Will the fact that the AKP+MHP votes appearing to be higher than 50 percent give Erdoğan a sense of security? I do not think so, because things may change drastically during the presidential election. Of course, there is the aspect of who the opposition will present as a candidate or as candidates. In the latest election, there was a broken opposition front; Erdoğan managed to wriggle past Muharrem İnce, Meral Akşener and Selahattin Demirtaş.

But we know that Kılıçdaroğlu and Temel Karamollaoğlu brought up the Abdullah Gül formula before the elections, but then renounced at the last minute. If an early election takes place, the opposition may come up with a new equation. It is as such: The AKP is disintegrating, in an inevitable manner, and it is understood that Davutoğlu and Babacan are heading towards forming separate parties. And perhaps Babacan or Davutoğlu’s party may take their place in the opposition block, allied block in one way or another. One of the reasons that Erdoğan may prefer to have an early election – and this does not appear to be a preference at the moment – may be this. Perhaps he may want to decrease the impact of those people who have broken away from his party  – some have already started to be dismissed – and go through with an election without waiting for Babacan and Davutoğlu to strengthen. 

If an election were to take place in normal times or if an election was to take place a few years later, Davutoğlu and Babacan – in theory – may have the chance to enter that election in a stronger position. Yet they may not be able to do this if an election took place six months later –  Erdoğan may be observing this. In that circumstance then, we will be faced with this aspect: If there is an early election, if Babacan and Davutoğlu do not have the power and opportunity to join this election, they may then end up supporting  the opposition block. Most importantly, they may join together with the opposition parties to present a joint candidate for the presidential elections; this may seriously come up in the agenda. In that case, when currently it looks as if the AKP+MHP can reach higher than 50% – and this is indeed what it looks like to me – if the opposition join together and manage to present a strong candidate  – including the HDP – then things may change. 
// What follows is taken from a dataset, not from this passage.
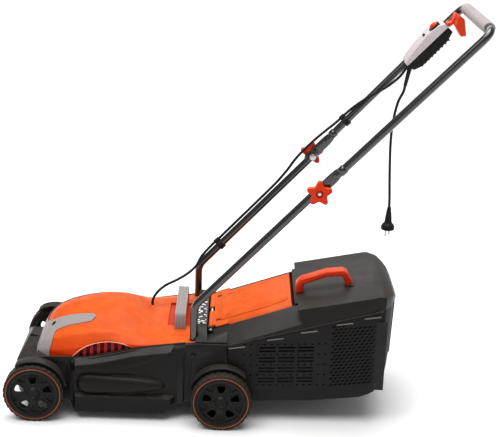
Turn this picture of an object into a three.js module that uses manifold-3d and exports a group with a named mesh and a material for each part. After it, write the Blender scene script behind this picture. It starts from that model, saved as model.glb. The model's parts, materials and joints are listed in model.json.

An early election is very risky for Erdoğan, yet it will become a lot riskier if he postpones it. Therefore, both options appear bad for Erdoğan. When you look at the article that Murat has written: Erdoğan does not want an early election because it is very risky. He mentions the reasons for these risks, we can list them all; this is the situation, the economy is the number one issue. Yet, we can easily say that Erdoğan’s chance will decrease a lot more if elections take place in a date in the future; because the economic situation will worsen, disintegration will continue etc. One of the most important reasons for Erdoğan not wanting an early election or any election at all is because he has nothing else to say – we saw this on March 31. Erdoğan could not say anything other than ‘survival’, he could not defend anything other than increasing polarisation, and he received his answer in a very harsh manner. 

Erdoğan is no longer carrying out a positive campaign, he cannot present a vision, his explanations are not believable, he cannot mention the economy; when he mentions the economy, he is met with frustration.  It will be remembered; before March 31, regarding the ‘state sales points’, I had defended that this was a huge mistake that Erdoğan had done, to show clearly the economic crisis; other people defended this too; but many people had also defended that Erdoğan was sort of discipling the economy through these sales points – yet this did not happen. The more the economy is talked about, Erdoğan loses. 

Maybe the one thing he can do is this: Accept the terrible situation regarding the economy, not blame external powers etc. for this, accept that this is not the work of a conspiracy theory, accept that this is a result of wrong policies  – even if he does not do this openly, he may ask for a certain degree of sacrifice from his citizens – yet I do not think this is something that Erdoğan will do. If he actually explains the severity of the situation, asks people to hang on for a few years and state that after suffering for a few years that due to change in policies Turkey will re-flourish once more, maybe some things could happen; but the first stage of this is Erdoğan accepting this situation, which it looks like he won’t. 

Consequently, even if there is an early election or not, there is a situation in which Erdoğan may lose. Therefore, we must focus on the question of who may win or lose. March 31 and June 23 showed us that the People’s Republic Party (CHP) candidates can win, but that was in municipalities. Now Turkey needs the opposition to show us that Turkey can win, Turkey can flourish once more, Turkey can fix its economy and can return to being a democratic country at peace with its neighbours and the world. As long as this doesn’t take place, Erdoğan may be able to protect his administration; but it looks as if we are face to face with an Erdoğan that is losing more and more power daily and also making the country lose power too. 

It does not look as if there will be an election today, it does not look as if there will be an early election; but it is not certain. He may be forced to go through with one, and Erdoğan entering an election with MHP may not be enough. Could a second party join? For example, could the İYİ Party (Good Party) join? We spoke of this last Monday, especially with regards to that photo; they may approach this, but I do not think that he can work together with the MHP and the İYİ Party. Which one will he push aside? All of these are separate issues of debate. Even if this appear possible at first glance, I do not think that this would be a serious pursuit. I do not think that Meral Akşener or the İYİ Party and İYİ Party fractions will allow for this to take place. 

A final option is of course Erdoğan giving up on his nationalistic discourse and once again developing a discourse that focuses on resolving the Kurdish problem – yet this would be an unrealistic expectation. Therefore, we are face to face with a losing Erdoğan and a Turkey in which it is not clear who will win. This will determine the fate of the election, even if it takes place early. According to me, there is a given, and that is that Erdoğan has lost; there is an aspect that is unknown and that is with regards to who will win in the place of Erdoğan? If the opposition can prepare the foundation for winning, together with the disintegration occurring within the AKP; then no matter what date the elections take place, we may witness the end of the Erdoğan administration. That is all I have to say, good day.